The Ranch: Portrait of a Surviving Dream was designed by Ken Rodmell and edited by Ramsay Derry, a former editor of Robertson Davies, in Key’s cluttered boardroom over coffee and beer, but mostly long discussions about life. Ken, Ramsay, and Dudley were all happy philosophers.

When we were about halfway, Ken prepared a mock-up of the first hundred or so pages—much as M&S had done for The Barn and Roloff Beny’s Persia—and I flew to New York and Boston to see if we could sell US publishers on joining our print run. In the end we presold so many copies to Doubleday that they paid for our entire printing. I remember taking the same presentation to Woodward’s in Vancouver and talking them into taking a chance on a book I feared would be ignored by the Eastern media.

Later we commissioned Dudley to produce Railway Country: Across Canada by Train and An American Journey by Rail. And last, my personal favourite Witney book, The Moorlands of England, the book that took Dudley home to his first love: the landscape that had also inspired the Brontë sisters.

Having established a bit of a base and a reputation, we found it easy to publish Malak Karsh’s Canada: The Land That Shapes Us; The Northwest Passage with Ed Struzik and Mike Beedell; Freeman Patterson’s The Last Wilderness: Images of the Canadian Wild;II Dudley Witney’s Canada: Railway Country and An American Journey by Rail; and Fred Bruemmer’s The Arctic World. Foreign publishers loved our big illustrated books and bought them in large enough numbers that we felt shielded from the unpredictability of the Canadian market.

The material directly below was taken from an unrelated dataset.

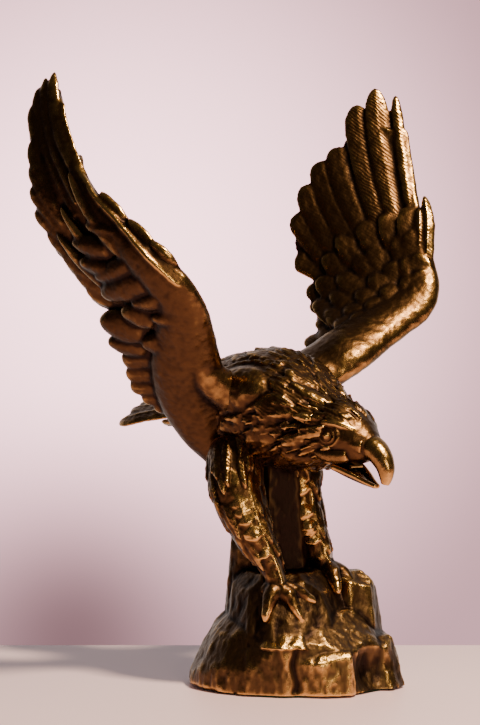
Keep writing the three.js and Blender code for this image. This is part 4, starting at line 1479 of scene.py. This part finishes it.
class Graph:
    """The nodes of a material or a world, each made by one call."""

    def __init__(self, owner: bpy.types.ID) -> None:
        """Clears the owner's nodes.

        Args:
            owner: the material or world.
        """
        self.owner = owner
        owner.use_nodes = True
        self.tree = owner.node_tree
        self.tree.nodes.clear()

    def node(self, kind: str, settings: dict | None = None, values: dict | None = None,
             output: int | str = 0) -> Socket | None:
        """Makes a node: its settings first, then numbers or links on its inputs.

        Args:
            kind: the node's type.
            settings: properties such as an operation.
            values: numbers, colours or sockets for its inputs.
            output: which of its outputs is wanted.

        Returns:
            That output, or nothing for a node without outputs.
        """
        made = self.tree.nodes.new(kind)
        for key, value in (settings or {}).items():
            setattr(made, key, value)
        for key, value in (values or {}).items():
            if isinstance(value, Socket):
                self.tree.links.new(value.out, made.inputs[key])
            else:
                made.inputs[key].default_value = value
        return Socket(self, made.outputs[output]) if made.outputs else None

    def math(self, operation: str, a: object, b: object = 0.0) -> Socket:
        """One Math node."""
        return self.node("ShaderNodeMath", {"operation": operation}, {0: a, 1: b})

    def ramp(self, value: Socket, low: float, high: float, to_low: float = 0.0, to_high: float = 1.0) -> Socket:
        """Soft change from `to_low` to `to_high` while the value goes from `low` to `high`."""
        ends = {"From Min": low, "From Max": high, "To Min": to_low, "To Max": to_high}
        kind = {"interpolation_type": "SMOOTHSTEP"}
        return self.node("ShaderNodeMapRange", kind, {"Value": value} | ends, "Result")

    def attribute(self, name: str) -> Socket:
        """A number stored on the piece's points."""
        return self.node("ShaderNodeAttribute", {"attribute_name": name}, output="Fac")

    def parts(self, vector: Socket) -> list[Socket]:
        """The three numbers of a vector."""
        split = self.node("ShaderNodeSeparateXYZ", values={0: vector})
        return [Socket(self, out) for out in split.out.node.outputs]

    def place(self) -> Socket:
        """The piece's own places, in metres."""
        return self.node("ShaderNodeTexCoord", output="Object")

    def noise(self, size_mm: float, detail: float = 3.0, rough: float = 0.55) -> Socket:
        """Noise over the piece's own places, changing over about `size_mm`."""
        values = {"Vector": self.place(), "Scale": 1.0 / (size_mm * MM), "Detail": detail, "Roughness": rough}
        return self.node("ShaderNodeTexNoise", values=values, output="Fac")

    def streaks(self, size_mm: float, length_mm: float) -> Socket:
        """Noise drawn out upright.

        Args:
            size_mm: how far across it changes.
            length_mm: how far up it changes.

        Returns:
            A value from 0 to 1.
        """
        x, y, z = self.parts(self.place())
        fine, long = 1.0 / (size_mm * MM), 1.0 / (length_mm * MM)
        where = self.node("ShaderNodeCombineXYZ", values={0: x * fine, 1: y * fine, 2: z * long})
        values = {"Vector": where, "Scale": 1.0, "Detail": 3.0, "Roughness": 0.6}
        return self.node("ShaderNodeTexNoise", values=values, output="Fac")

    def mix(self, share: Socket, a: object, b: object) -> Socket:
        """A colour between two colours."""
        return self.node("ShaderNodeMix", {"data_type": "RGBA"}, {0: share, 6: a, 7: b}, 2)

    def bump(self, height: Socket, distance_mm: float, before: Socket | None = None) -> Socket:
        """A normal bent by a height.

        Args:
            height: a value from 0 to 1.
            distance_mm: the height that 1 stands for.
            before: a normal that is bent already.

        Returns:
            The bent normal.
        """
        values = {"Height": height, "Distance": distance_mm * MM, "Strength": 1.0}
        if before is not None:
            values["Normal"] = before
        return self.node("ShaderNodeBump", values=values, output="Normal")

    def finish(self, **inputs: object) -> bpy.types.Material:
        """Ends the material in a Principled surface.

        Args:
            **inputs: numbers, colours or sockets, by input name with _ for a space.

        Returns:
            The material.
        """
        values = {name.replace("_", " "): value for name, value in inputs.items()}
        self.node("ShaderNodeOutputMaterial", values={0: self.node("ShaderNodeBsdfPrincipled", values=values)})
        return self.owner


@dataclass(frozen=True)
class Patina:
    """Bronze, dark in the hollows and rubbed to gold on the ridges and where hands have polished it, plus
    painted highlight and shade.
    """

    name: str
    dark: tuple = (0.022, 0.012, 0.009, 1.0)
    mid: tuple = (0.088, 0.043, 0.018, 1.0)
    gold: tuple = (0.64, 0.37, 0.12, 1.0)
    rubbed: float = 0.0
    rough: float = 0.27
    barbs: float = 0.35
    scratch: float = 0.0      # height of fine upright scratches

    def make(self) -> bpy.types.Material:
        """Builds the material.

        Returns:
            The finished material.
        """
        g = Graph(bpy.data.materials.new(self.name))
        cloud = g.noise(16.0, 3.0)
        speck = g.noise(1.8, 4.0, 0.65)
        wear = g.attribute("wear") + (cloud - 0.5) * 0.14 + (speck - 0.5) * 0.05 + self.rubbed
        # polish adds rubbed gold, and on some pieces painted highlight; below zero on the pillar, stump,
        # middle, toes and right wing arm it paints shade
        wear = wear + g.attribute("polish_and_painted_light") * 0.4
        lower = g.mix(g.ramp(wear, 0.12, 0.5), self.dark, self.mid)
        colour = g.mix(g.ramp(wear, 0.5, 1.0), lower, self.gold)
        rough = g.ramp(wear, 0.2, 0.85, self.rough + 0.14, self.rough - 0.05) + (speck - 0.5) * 0.16
        x, y, z = g.parts(g.place())
        lines = g.math("SINE", (z + x * 0.9 + y * 0.5) * (2.5 / MM) + g.noise(9.0) * 16.0)
        barb = g.bump(lines * g.attribute("barbs") * self.barbs + cloud * 0.5, 0.09)
        grain = g.bump(speck + g.streaks(0.7, 9.0) * self.scratch, 0.14, barb)
        return g.finish(Base_Color=colour, Metallic=1.0, Roughness=rough, Normal=grain)


@dataclass(frozen=True)
class Plain:
    """One even colour."""

    name: str
    colour: tuple
    metallic: float
    rough: float

    def make(self) -> bpy.types.Material:
        """Builds the material.

        Returns:
            The finished material.
        """
        g = Graph(bpy.data.materials.new(self.name))
        rough = self.rough + (g.noise(1.2, 2.0) - 0.5) * 0.1
        return g.finish(Base_Color=self.colour, Metallic=self.metallic, Roughness=rough)


# ---------------------------------------------------------------- the statuette
class Statuette:
    """All the castings, each standing for its CAD node."""

    BRONZE = Patina("bronze_patina")
    ROCK = Patina("bronze_rock", mid=(0.10, 0.054, 0.024, 1.0), rough=0.3, barbs=0.0, scratch=1.3)
    BEAK = Patina("bronze_beak", rubbed=0.12, rough=0.2, barbs=0.0)
    STEEL = Plain("plate_steel", (0.5, 0.5, 0.5, 1.0), 1.0, 0.35)
    FELT = Plain("felt_green", (0.02, 0.05, 0.03, 1.0), 0.0, 0.95)
    BRASS = Plain("pin_brass", (0.6, 0.42, 0.16, 1.0), 1.0, 0.3)

    RIGHT = [
        (-4, -19, 133, 12), (-2, -23, 121, 14), (3, -26, 106, 13.2), (9, -26, 93, 11.5), (16, -24.5, 80, 9),
        (23, -21.5, 68, 6), (27, -20, 58, 5.2), (27, -20, 50, 6.5),
    ]
    LEFT = [
        (2, 14, 132, 11), (5, 17, 120, 12), (8, 18, 106, 11), (11, 17.5, 93, 10), (15, 18, 82, 8.6),
        (19.5, 19.5, 72, 6.6), (23.5, 21, 64, 5.6), (25.5, 22, 57, 6.5),
    ]
    RIGHT_TOES = [(29, -31, 38), (42, -16, 37), (41, -5, 47), (14, -22, 46)]
    LEFT_TOES = [(40, 14, 50), (43, 29, 46), (33, 37, 48), (13, 27, 55)]

    def build(self) -> None:
        """Builds every casting and paints the joinery."""
        bronze = (self.BRONZE.make(), "patinated_bronze")
        rock = (self.ROCK.make(), "rock_bronze")
        beak = (self.BEAK.make(), "rubbed_bronze")
        pieces = [
            ("left_wing", left_wing(), bronze),
            ("right_wing", right_wing(), bronze),
            ("torso", Torso(), bronze),
            ("head", Head(), bronze),
            ("lower_beak", LowerBeak(), beak),
            ("tail", Tail(), bronze),
            ("right_leg", Leg("right_leg_casting", self.RIGHT, self.RIGHT_TOES, 71), bronze),
            ("left_leg", Leg("left_leg_casting", self.LEFT, self.LEFT_TOES, 72), bronze),
            ("rock_base", RockBase(), rock),
        ]
        for node, piece, (material, slot) in pieces:
            thing = piece.build()
            thing.data.materials.clear()
            thing.data.materials.append(material)
            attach(thing, "root")
            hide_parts(node)
        self.paint_joinery()

    def paint_joinery(self) -> None:
        """Gives the pins, studs, plate and felt their finishes."""
        steel, felt, brass = self.STEEL.make(), self.FELT.make(), self.BRASS.make()
        for name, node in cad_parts.items():
            if name == "felt_pad":
                material = felt
            elif name.endswith(("_pin", "_front", "_rear")):
                material = brass
            elif any(word in name for word in ("stud", "nut", "washer", "plate")):
                material = steel
            else:
                continue
            for slot in node.material_slots:
                slot.material = material
            LOG.info("%s: %s", name, material.name)


# ---------------------------------------------------------------- studio
@dataclass(frozen=True)
class Studio:
    """Pale table and wall, a warm lamp from the upper right and a dim room behind the viewer."""

    lens: float = 96.0                 # millimetres, over a sensor of 36
    eye: tuple = (-0.0295, -1.05, 0.174)
    key: float = 22.0                  # watts of the lamp from the upper right
    front: float = 2.2                 # watts of the lamp beside the viewer

    def build(self) -> None:
        """Makes the table, lights, world and camera."""
        self.table()
        self.lamp("key", (0.40, -0.42, 0.95), (0.0, 0.0, 0.17), 0.14, self.key, (1.0, 0.80, 0.50))
        self.lamp("front", (0.28, -1.1, 0.32), (0.0, 0.0, 0.1), 0.22, self.front, (1.0, 0.80, 0.52))
        self.world()
        self.camera()

    def table(self) -> None:
        """A pale slab that ends a little behind the statuette."""
        x, y, z = np.meshgrid([-1.5, 1.5], [-0.48, 0.14], [-0.04, 0.0], indexing="ij")
        corners = np.stack([x.ravel(), y.ravel(), z.ravel()], 1)
        sides = [(0, 1, 3, 2), (4, 6, 7, 5), (0, 4, 5, 1), (2, 3, 7, 6), (0, 2, 6, 4), (1, 5, 7, 3)]
        data = bpy.data.meshes.new("table_slab")
        data.from_pydata(corners.tolist(), [], sides)
        slab = bpy.data.objects.new("table_slab", data)
        bpy.context.collection.objects.link(slab)
        g = Graph(bpy.data.materials.new("table_pale"))
        data.materials.append(g.finish(Base_Color=(0.92, 0.68, 0.84, 1.0), Roughness=0.45))

    def lamp(self, name: str, place: tuple, target: tuple, size: float, power: float, colour: tuple) -> None:
        """One square area lamp.

        Args:
            name: its name.
            place: where it stands.
            target: what it is turned to.
            size: length of its side.
            power: in watts.
            colour: red, green and blue of its light.
        """
        data = bpy.data.lights.new(name, "AREA")
        data.size, data.energy, data.color = size, power, colour
        thing = bpy.data.objects.new(name, data)
        bpy.context.collection.objects.link(thing)
        thing.location = place
        thing.rotation_euler = (Vector(target) - Vector(place)).to_track_quat("-Z", "Y").to_euler()

    def world(self) -> None:
        """The wall the camera sees, with a painted pool of light and shadow, and a room pale behind the
        statuette, dark before it.
        """
        world = bpy.data.worlds.new("studio_world")
        bpy.context.scene.world = world
        g = Graph(world)
        way = g.node("ShaderNodeTexCoord", output="Generated")
        _, ahead, _ = g.parts(way)
        glow = g.ramp(ahead, 0.2, 0.95, 0.07, 1.2)
        # painted light on the wall: a bright pool up and left of the middle, times a painted shadow of the
        # statuette at the lower left
        wall = self.spot(way, (-0.06, 0.045), 0.25, 4.7, 0.9) * self.spot(way, (-0.085, -0.135), 0.13, 0.2, 1.0)
        room = g.node("ShaderNodeBackground", values={0: (0.80, 0.70, 0.66, 1.0), 1: glow})
        seen = g.node("ShaderNodeBackground", values={0: (1.0, 0.55, 0.61, 1.0), 1: wall})
        by_camera = g.node("ShaderNodeLightPath", output="Is Camera Ray")
        both = g.node("ShaderNodeMixShader", values={0: by_camera, 1: room, 2: seen})
        g.node("ShaderNodeOutputWorld", values={0: both})

    def spot(self, way: Socket, centre: tuple, reach: float, inner: float, outer: float) -> Socket:
        """Strength that changes softly with the distance from a place on the wall, used to paint light and
        shadow there.

        Args:
            way: the direction looked in.
            centre: sideways and upward slope of the direction to the middle of the spot.
            reach: slope from the middle at which the change ends.
            inner, outer: strength in the middle and beyond the reach.

        Returns:
            The strength.
        """
        g = way.graph
        middle = (centre[0], 1.0, centre[1])
        off = g.node("ShaderNodeVectorMath", {"operation": "SUBTRACT"}, {0: way, 1: middle})
        far = g.node("ShaderNodeVectorMath", {"operation": "LENGTH"}, {0: off}, "Value")
        return g.ramp(far, 0.0, reach, inner, outer)

    def camera(self) -> None:
        """A level camera in front of the statuette, at half its height."""
        data = bpy.data.cameras.new("studio_camera")
        data.sensor_width, data.lens = 36.0, self.lens
        thing = bpy.data.objects.new("studio_camera", data)
        bpy.context.collection.objects.link(thing)
        thing.location = self.eye
        thing.rotation_euler = (math.pi / 2, 0.0, 0.0)
        bpy.context.scene.camera = thing


def main() -> None:
    """Builds the statuette and its studio."""
    Statuette().build()
    Studio().build()


if __name__ == "__main__":
    main()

Even at home, we became known for photographic books. We commissioned Malak Karsh to produce books about Ottawa and the Parliament buildings. Malak was Yousuf Karsh’s less famous but no less talented brother; his images of Ottawa make it seem like a city where you would actually want to live. In the spring he would lie among the tulips to get the best views of the flowers. In the winter he photographed skaters on the Rideau Canal. At eighty-three he was still climbing scaffolding to get close to the Parliament buildings’ gargoyles.

Born in Armenia, bearing the burden of memories that defy Turkish denials of the genocide, Malak was inordinately proud of his adopted country. I remember his induction in the Order of Canada and the celebration that followed in the Senate chamber. “I have had the chance to portray the magnificence of Canada, and something of the indomitable spirit of the people who are fortunate enough to inhabit it,” he said. I knew how he felt.


I. Yes, the same Alan Edmonds who had starred in Live It Up.

II. Our first printing was 30,000 copies, a significant number even in 1990.